According to a report by CBSSports, NCAA officials and high-ranking health officials had collaborative discussions in January over the possibility of limiting full-contact practices in college football.
Currently, there is no limit to how many in-season practices are contact versus non-contact. The meeting revolved around the Pac-12 and Ivy League’s current structure – their own initiative – of limiting full-padded practices to only two days per week, put in place just one season. The results of the limitations are not yet known.
The main agenda of the meeting was obviously reducing head trauma, which has become the primary health concern in football, and at least 65 players have sued the NCAA over the handling of concussions.

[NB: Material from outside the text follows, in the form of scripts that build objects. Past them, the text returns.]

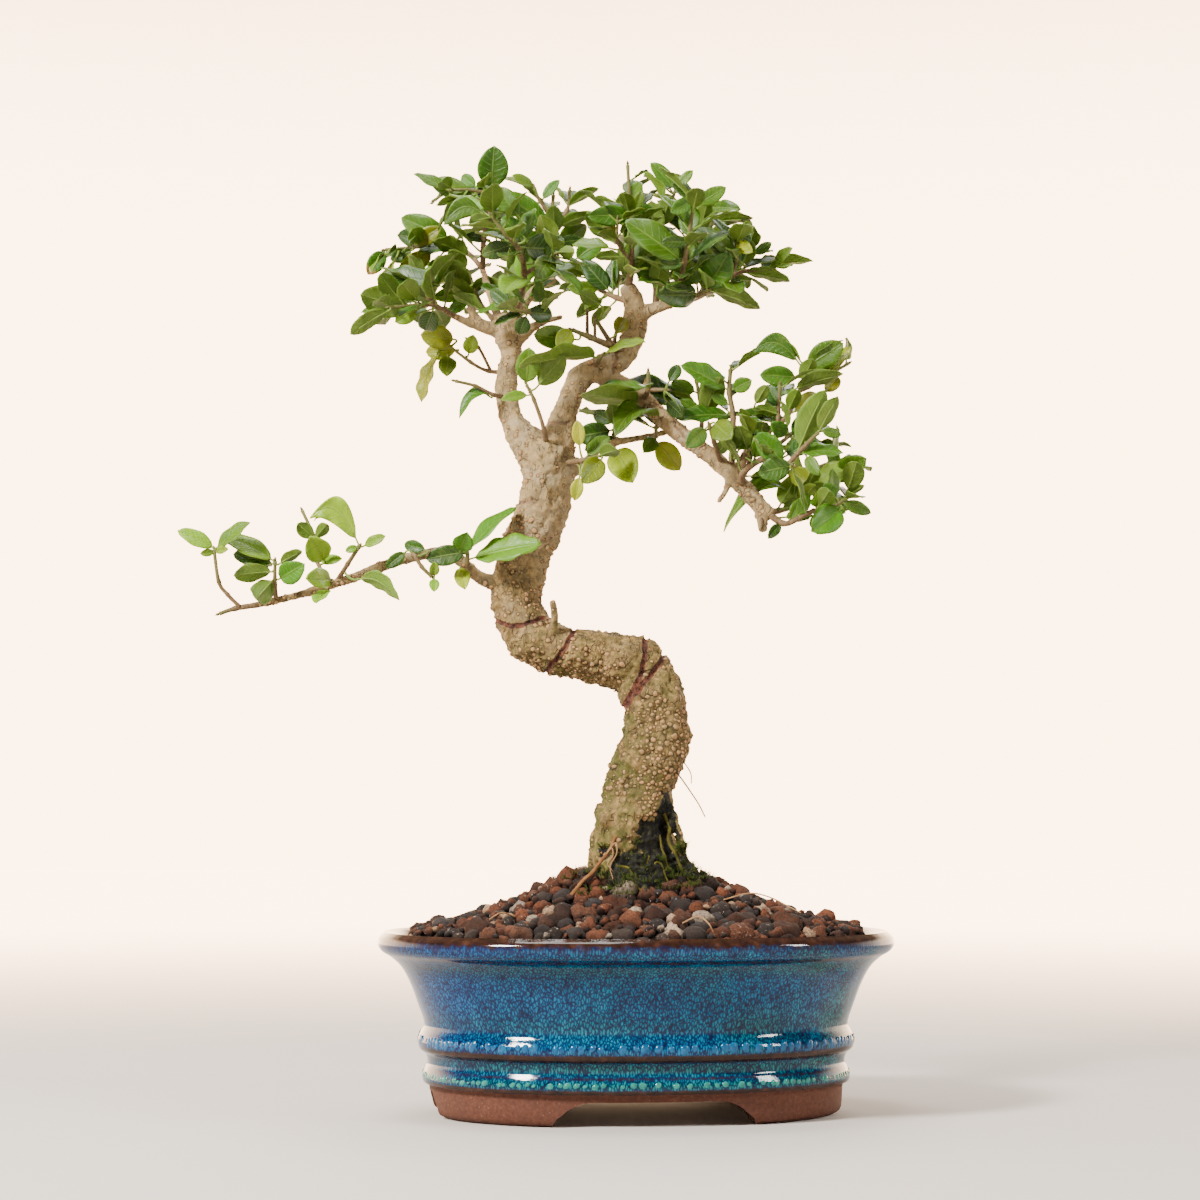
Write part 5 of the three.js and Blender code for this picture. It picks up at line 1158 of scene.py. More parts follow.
# Bands round the pot where the glaze breaks brown and where it turns teal: amount, height and width.
LIP_BANDS = [(1, 70.0, 5.0), (0.66, 60.4, 0.6), (1.1, 24.9, 1.5), (0.55, 17.8, 0.7), (1, 12.6, 1.0)]
TEAL_BANDS = [(0.5, 57.5, 2.2), (0.35, 36, 4.0), (0.9, 15.0, 2.4), (0.85, 21, 2.6)]
SOIL_HIDES = 52


def pot_zone(height, inside):
    """How much of the glaze breaks brown, turns teal and gives way to bare clay at a profile point."""
    def near(middle, wide):
        return math.exp(-((height - middle) / wide) ** 2)
    if inside:
        return 0.9 * near(68.2, 2.2), 0.3, 1.0 if height < SOIL_HIDES else 0.0
    lip = max(amount * near(middle, wide) for amount, middle, wide in LIP_BANDS)
    teal = max(amount * near(middle, wide) for amount, middle, wide in TEAL_BANDS)
    return lip, teal, 1.0 if height < FOOT_TOP else 0.0


def cut_gap(half, top_half):
    """Outline of a foot gap across and up: a cloud-shaped opening under the pot's body."""
    h = FOOT_GAP_HEIGHT
    right = [
        (half, -2), (half, 0), (half * 0.985, 1.6), (half * 0.95, 3.2), (half * 0.90, 4.6),
        (top_half + (half - top_half) * 0.42, 6.0), (top_half + (half - top_half) * 0.2, 7.2),
        (top_half, h - 1.2), (top_half * 0.94, h - 0.45), (top_half * 0.86, h - 0.1), (top_half * 0.75, h),
        (top_half * 0.25, h),
    ]
    return right + [(-x, z) for x, z in reversed(right)]


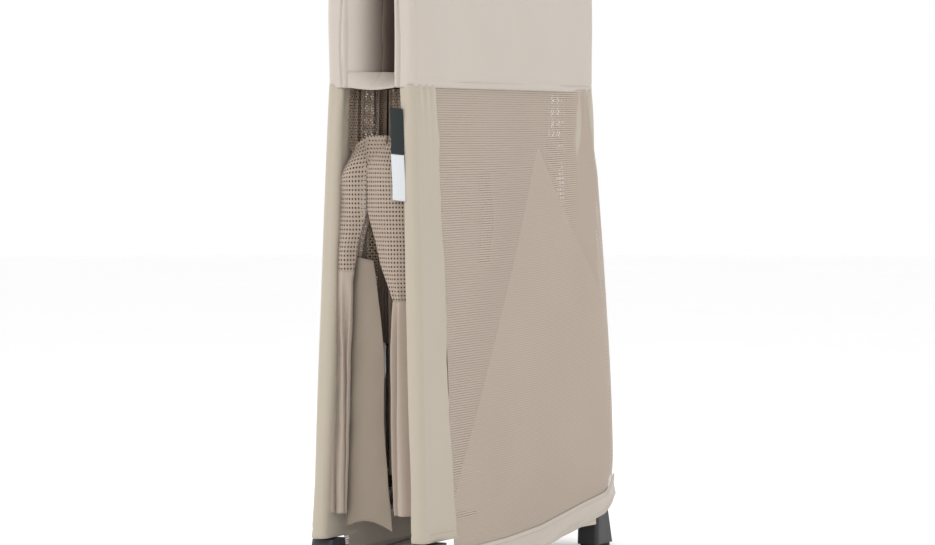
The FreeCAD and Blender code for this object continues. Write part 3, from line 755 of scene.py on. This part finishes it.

The NCAA currently has a limit that only eight of the 15 spring practices can be full contact, but there is currently no limit on in-season practices. However it’s hard to imagine many coaches exceeding two full-contact practices currently. There’s too much at risk, especially teams that have experienced injuries like Florida and Georgia this past season. Regardless of the beliefs coaches have about the amount of full-contact practices, coaches are bull-headed and do not want to be told what to do and how to police their team. But if a coach doesn’t like the way his team is tackling, he wants to be able to have as many contact practices as he feels is necessary, especially during a bye week.
The report stated practice guidelines as a result of the discussions are expected by early summer.